Your goal :: Copy the full set of lines exactly as given.

Data extract ::
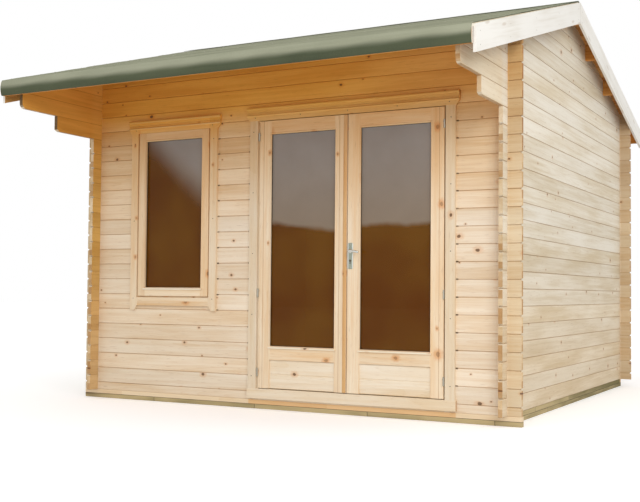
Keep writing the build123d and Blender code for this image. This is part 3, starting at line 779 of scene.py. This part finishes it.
def surface(name, grids, round_path=False, round_profile=True, capped=True):
    """One mesh from grids of points [piece, station, profile point, xyz].

    A cell joins its four corners; a round direction joins its last row to its first, and
    a cap closes each end of a tube. Normals are turned outwards shell by shell.
    """
    vertices, faces, start = [], [], 0
    for grid in grids:
        grid = np.asarray(grid, float)
        grid = grid[None] if grid.ndim == 3 else grid
        pieces, rows, columns = grid.shape[:3]
        index = start + np.arange(pieces * rows * columns).reshape(pieces, rows, columns)
        start += index.size
        ends = (index[:, 0], index[:, -1])
        if round_path:
            index = np.concatenate([index, index[:, :1]], axis=1)
        if round_profile:
            index = np.concatenate([index, index[:, :, :1]], axis=2)
        near, far = index[:, :-1], index[:, 1:]
        cell = [near[..., :-1], far[..., :-1], far[..., 1:], near[..., 1:]]
        faces += np.stack(cell, axis=-1).reshape(-1, 4).tolist()
        if capped and not round_path:
            faces += [row for end in ends for row in end.tolist()]
        vertices.append(grid.reshape(-1, 3))
    mesh = bpy.data.meshes.new(name)
    mesh.from_pydata(np.concatenate(vertices).tolist(), [], faces)
    shell = bmesh.new()
    shell.from_mesh(mesh)
    bmesh.ops.remove_doubles(shell, verts=shell.verts, dist=1e-6)
    bmesh.ops.dissolve_degenerate(shell, edges=shell.edges, dist=1e-7)
    bmesh.ops.recalc_face_normals(shell, faces=shell.faces)
    shell.to_mesh(mesh)
    shell.free()
    mesh.polygons.foreach_set("use_smooth", np.ones(len(mesh.polygons), bool))
    mesh.set_sharp_from_angle(angle=radians(32))
    return mesh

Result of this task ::
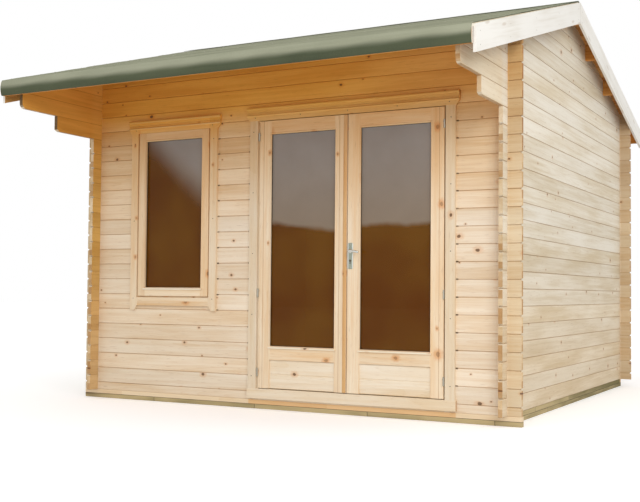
Keep writing the build123d and Blender code for this image. This is part 3, starting at line 779 of scene.py. This part finishes it.
def surface(name, grids, round_path=False, round_profile=True, capped=True):
    """One mesh from grids of points [piece, station, profile point, xyz].

    A cell joins its four corners; a round direction joins its last row to its first, and
    a cap closes each end of a tube. Normals are turned outwards shell by shell.
    """
    vertices, faces, start = [], [], 0
    for grid in grids:
        grid = np.asarray(grid, float)
        grid = grid[None] if grid.ndim == 3 else grid
        pieces, rows, columns = grid.shape[:3]
        index = start + np.arange(pieces * rows * columns).reshape(pieces, rows, columns)
        start += index.size
        ends = (index[:, 0], index[:, -1])
        if round_path:
            index = np.concatenate([index, index[:, :1]], axis=1)
        if round_profile:
            index = np.concatenate([index, index[:, :, :1]], axis=2)
        near, far = index[:, :-1], index[:, 1:]
        cell = [near[..., :-1], far[..., :-1], far[..., 1:], near[..., 1:]]
        faces += np.stack(cell, axis=-1).reshape(-1, 4).tolist()
        if capped and not round_path:
            faces += [row for end in ends for row in end.tolist()]
        vertices.append(grid.reshape(-1, 3))
    mesh = bpy.data.meshes.new(name)
    mesh.from_pydata(np.concatenate(vertices).tolist(), [], faces)
    shell = bmesh.new()
    shell.from_mesh(mesh)
    bmesh.ops.remove_doubles(shell, verts=shell.verts, dist=1e-6)
    bmesh.ops.dissolve_degenerate(shell, edges=shell.edges, dist=1e-7)
    bmesh.ops.recalc_face_normals(shell, faces=shell.faces)
    shell.to_mesh(mesh)
    shell.free()
    mesh.polygons.foreach_set("use_smooth", np.ones(len(mesh.polygons), bool))
    mesh.set_sharp_from_angle(angle=radians(32))
    return mesh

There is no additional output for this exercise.